Oui. Je travaille depuis toujours à défendre ce genre de réponses. La manière dont les autorités ukrainiennes ont voulu apporter une réponse judiciaire immédiate, avoir recours au droit, est, en ce sens, admirable. De même, la mobilisation de la justice internationale est historique. C’est du jamais-vu. Il faudrait que cela soit un modèle et pas une exception.
N’y a-t-il pas un risque d’instrumentalisation de la justice, côté ukrainien ? Et la mobilisation de la CPI dans ce conflit ne risque-t-elle pas d’alimenter les critiques de ceux qui accusent la Cour de La Haye de « choisir ses combats », en l’occurrence de viser Poutine ?
Oui, il y a toujours un risque d’instrumentalisation de la justice. C’est pourquoi il faut que les procès se fassent avec toutes les garanties, en particulier sur la protection des droits de la défense. Et c’est vrai que l’entrée fracassante de la CPI dans ce conflit risque de donner l’impression que la Cour pénale internationale est le bras judiciaire de l’OTAN… Ce qu’elle n’est pas ! C’est pour cela qu’il faut absolument que cette mobilisation se répète dans d’autres situations, chaque fois que cela est nécessaire.
Ces dernières semaines, les tensions entre la RDC et le Rwanda ont atteint un niveau inquiétant. N’y a-t-il pas eu, dans l’est de la RDC, un déni de justice, qui alimente encore aujourd’hui la défiance entre les populations des deux pays ?

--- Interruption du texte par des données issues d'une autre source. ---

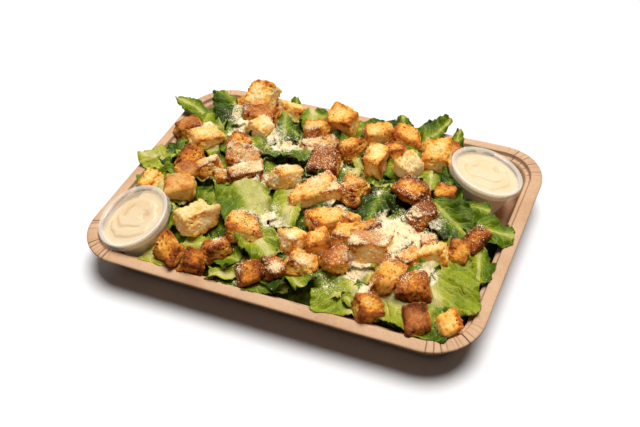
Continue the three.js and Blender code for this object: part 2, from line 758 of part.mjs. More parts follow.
function fromGeometry(geometry) {
  geometry.deleteAttribute("normal");
  geometry.deleteAttribute("uv");
  const merged = mergeVertices(geometry, 1e-4);
  const points = [];
  const spots = merged.attributes.position;
  for (let i = 0; i < spots.count; i++) points.push(new THREE.Vector3().fromBufferAttribute(spots, i));
  const faces = [];
  for (let i = 0; i < merged.index.count; i += 3) {
    faces.push([merged.index.getX(i), merged.index.getX(i + 1), merged.index.getX(i + 2)]);
  }
  return makeSolid(points, faces);
}

// ---- assembly -----------------------------------------------------------------
const salad = new THREE.Group();
salad.name = "caesar_salad_tray";

const tray = traySolid(0);
salad.add(makeMesh(tray, "tray", 0xdcb894, 0.85));

const blocks = [traySolid(GAP + 0.15)];
CUPS.forEach((cup) => {
  const place = cupMatrix(cup);
  salad.add(makeMesh(moved(cupSolid(), place), `cup_${cup.side}`, 0xf2f0e8, 0.2));
  salad.add(makeMesh(moved(lidSolid(), place), `lid_${cup.side}`, 0xf6f5f0, 0.2));
  salad.add(makeMesh(moved(dressingSolid(), place), `dressing_${cup.side}`, 0xf6e3bd, 0.5));
  blocks.push(moved(cupRoom(0.6), place));
});

let heap = coreSolid();
blocks.slice(1).forEach((room) => {
  heap = heap.subtract(room);
});
heap = largest(heap);

const ground = [];
stamp(ground, bodyEnvelope(heap), 0, 0, 0);
blocks.slice(1).forEach((room) => stamp(ground, bodyEnvelope(room), 0, 0, 1));
stamp(ground, bodyEnvelope(tray), 0, 0, 1);

const random = makeRandom(20);
const shapes = CROUTONS.map((row, n) => ({ n, size: row[2] * row[3] * row[4], ...croutonPoints(row, random) }));
const bySize = shapes.slice().sort((a, b) => b.size - a.size);
bySize.forEach((shape) => setDown(ground, shape, 3));
const croutons = shapes.map((shape) => makeSolid(shape.points, shape.faces));
croutons.forEach((body, n) => {
  const name = `crouton_${String(n + 1).padStart(2, "0")}`;
  salad.add(makeMesh(body, name, 0xd9a05a, 0.9));
  blocks.push(cornerBox(shapes[n].room));
});

const crumbs = CRUMBS.map((row) => setDown(ground, croutonPoints(row, random), 2));
crumbs.forEach((shape) => {
  const corners = CORNER_ORDER.map((n) => shape.points[n]);
  corners.forEach((p) => {
    p.z -= GAP + CRUMB_SINK;
  });
  heap = heap.add(clearedOf(cornerBox(corners), blocks));
});

LEAVES.forEach((leaf) => {
  heap = fuseLeaf(heap, leaf, blocks);
});
fillLeaves().forEach((leaf) => {
  heap = fuseLeaf(heap, leaf, blocks);
});
heap = largest(heap).simplify(0.12);
heap = fuseCheese(heap, ground);

salad.add(makeMesh(largest(heap), "salad", 0x6f8f2c, 0.6));

export default salad;
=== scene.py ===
# %% [markdown]
# # A tray of caesar salad
#
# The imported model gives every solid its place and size, in metres. It is
# loaded first, and all that follows is fitted round it. The tray, the salad,
# the croutons and the cups each get a finer piece in place of their solid.
# The box of the solids is kept, to compare it with the finished model.

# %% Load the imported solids
import math
import random
import bpy
import bmesh
from mathutils import Euler, Matrix, Vector, noise
from mathutils.bvhtree import BVHTree


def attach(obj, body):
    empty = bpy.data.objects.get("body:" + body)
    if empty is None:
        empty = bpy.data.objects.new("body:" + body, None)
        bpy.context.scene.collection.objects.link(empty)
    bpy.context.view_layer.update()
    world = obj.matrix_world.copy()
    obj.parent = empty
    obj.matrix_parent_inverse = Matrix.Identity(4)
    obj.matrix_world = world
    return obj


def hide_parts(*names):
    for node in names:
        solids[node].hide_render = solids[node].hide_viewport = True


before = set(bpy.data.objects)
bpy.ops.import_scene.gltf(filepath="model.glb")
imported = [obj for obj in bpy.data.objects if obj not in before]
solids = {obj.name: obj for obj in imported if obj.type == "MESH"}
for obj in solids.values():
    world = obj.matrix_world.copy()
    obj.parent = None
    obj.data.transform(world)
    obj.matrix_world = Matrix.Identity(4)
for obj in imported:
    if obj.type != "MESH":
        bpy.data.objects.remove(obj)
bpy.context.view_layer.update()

MM = 0.001

# %% [markdown]
# ## Camera and light
#
# The camera stands in front of the tray and a little to its right, looks down
# at about 43 degrees and is rolled a few degrees. Its three axes are worked
# out from those angles, because a camera in Blender looks along its own -Z.

# %% Camera
AZIMUTH, ELEVATION, ROLL = (math.radians(a) for a in (26.6, 42.83, -4.78))
CAMERA_PLACE = (0.2870, -0.5693, 0.6105)
SENSOR_WIDE, LENS = 36, 54.87


def put_in_scene(name, data):
    made = bpy.data.objects.new(name, data)
    bpy.context.scene.collection.objects.link(made)
    return made


camera = put_in_scene("camera", bpy.data.cameras.new("camera"))
camera.data.sensor_width = SENSOR_WIDE
camera.data.lens = LENS
bpy.context.scene.camera = camera

back = Vector((
    math.sin(AZIMUTH) * math.cos(ELEVATION),
    -math.cos(AZIMUTH) * math.cos(ELEVATION),
    math.sin(ELEVATION),
))
level = Vector((0, 0, 1)).cross(back).normalized()
upward = back.cross(level)
side = level * math.cos(ROLL) + upward * math.sin(ROLL)
top = upward * math.cos(ROLL) - level * math.sin(ROLL)
camera.matrix_world = Matrix.Translation(CAMERA_PLACE) @ Matrix(
    (side, top, back)).transposed().to_4x4()
print("camera looks along", [round(c, 3) for c in -back])

# %% [markdown]
# A food studio hangs one big soft box over the table. A sun lamp with a wide
# angle gives the same soft edge to a shadow, and lights the floor evenly as
# far as one can see, which a near area lamp doesn't. A weak area lamp from
# behind adds the glints on wet leaves, and the dim sky keeps shadows dark.

# %% Light
studio = bpy.data.worlds.new("studio")
bpy.context.scene.world = studio
studio.use_nodes = True
sky = studio.node_tree.nodes
join = studio.node_tree.links.new
either = sky.new("ShaderNodeMixShader")
bright = sky.new("ShaderNodeBackground")
for part, colour, strength in (
        (sky["Background"], (1.0, 0.985, 0.97, 1), 0.05), (bright, (1, 1, 1, 1), 1.0)):
    part.inputs["Color"].default_value = colour
    part.inputs["Strength"].default_value = strength
join(sky.new("ShaderNodeLightPath").outputs["Is Camera Ray"], either.inputs[0])
join(sky["Background"].outputs[0], either.inputs[1])
join(bright.outputs[0], either.inputs[2])
join(either.outputs[0], sky["World Output"].inputs[0])


def hang(name, kind, place, **settings):
    """Hangs a lamp at a place and aims it at the middle of the table."""
    light = bpy.data.lights.new(name, kind)
    for key, value in settings.items():
        setattr(light, key, value)
    lamp = put_in_scene(name, light)
    lamp.location = place
    lamp.rotation_euler = Vector(place).to_track_quat("Z", "Y").to_euler()


hang("soft_box", "SUN", (0.13, 0.22, 1.3),
     energy=3.45, angle=math.radians(33), color=(1.0, 0.985, 0.96))
hang("glint", "AREA", (-0.5, 0.95, 0.75),
     shape="RECTANGLE", size=0.9, size_y=0.35, energy=2.2)

bpy.context.scene.view_settings.view_transform = "Standard"
print("lamps:", [lamp.name for lamp in bpy.data.lights])

# %% [markdown]
# ## Materials as sums
#
# A procedural material is arithmetic on patterns. A small class wraps one
# socket, so that `pits * 0.4 + tone` adds the Math nodes by itself. Colours
# are mixed by Mix nodes. Every other node comes from one method, which takes
# its type, its settings and what goes into its sockets.

# %% The finish class


class Wire:
    """One socket of a finish, ready for sums."""

    def __init__(self, finish, socket):
        self.finish = finish
        self.socket = socket

    def __add__(self, other):
        return self.finish.maths("ADD", self, other)

    def __sub__(self, other):
        return self.finish.maths("SUBTRACT", self, other)

    def __rsub__(self, other):
        return self.finish.maths("SUBTRACT", other, self)

    def __mul__(self, other):
        return self.finish.maths("MULTIPLY", self, other)

    __radd__ = __add__
    __rmul__ = __mul__

    def step(self, low, high):
        """0 below low and 1 above high, with a soft ramp between."""
        return self.finish.node(
            "MapRange", {"interpolation_type": "SMOOTHSTEP"},
            {"Value": self, "From Min": low, "From Max": high})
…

C’est très clair dans le cas de l’est de la RDC. En 1997, j’y ai moi-même enquêté. J’y avais été envoyé par Kofi Annan, alors secrétaire général de l’ONU, pour me pencher sur les massacres commis par les forces loyales à Joseph Kabila, dont il s’est avéré par la suite qu’il y avait, derrière, le Rwanda de Paul Kagame. Cela me fait de la peine de lire le Mapping Report, et de constater que les choses ne changent pas. Mais il y a tout de même des processus intéressants en cours dans cette région. Des procès ont été organisés, en RDC, pour juger – et condamner – des criminels.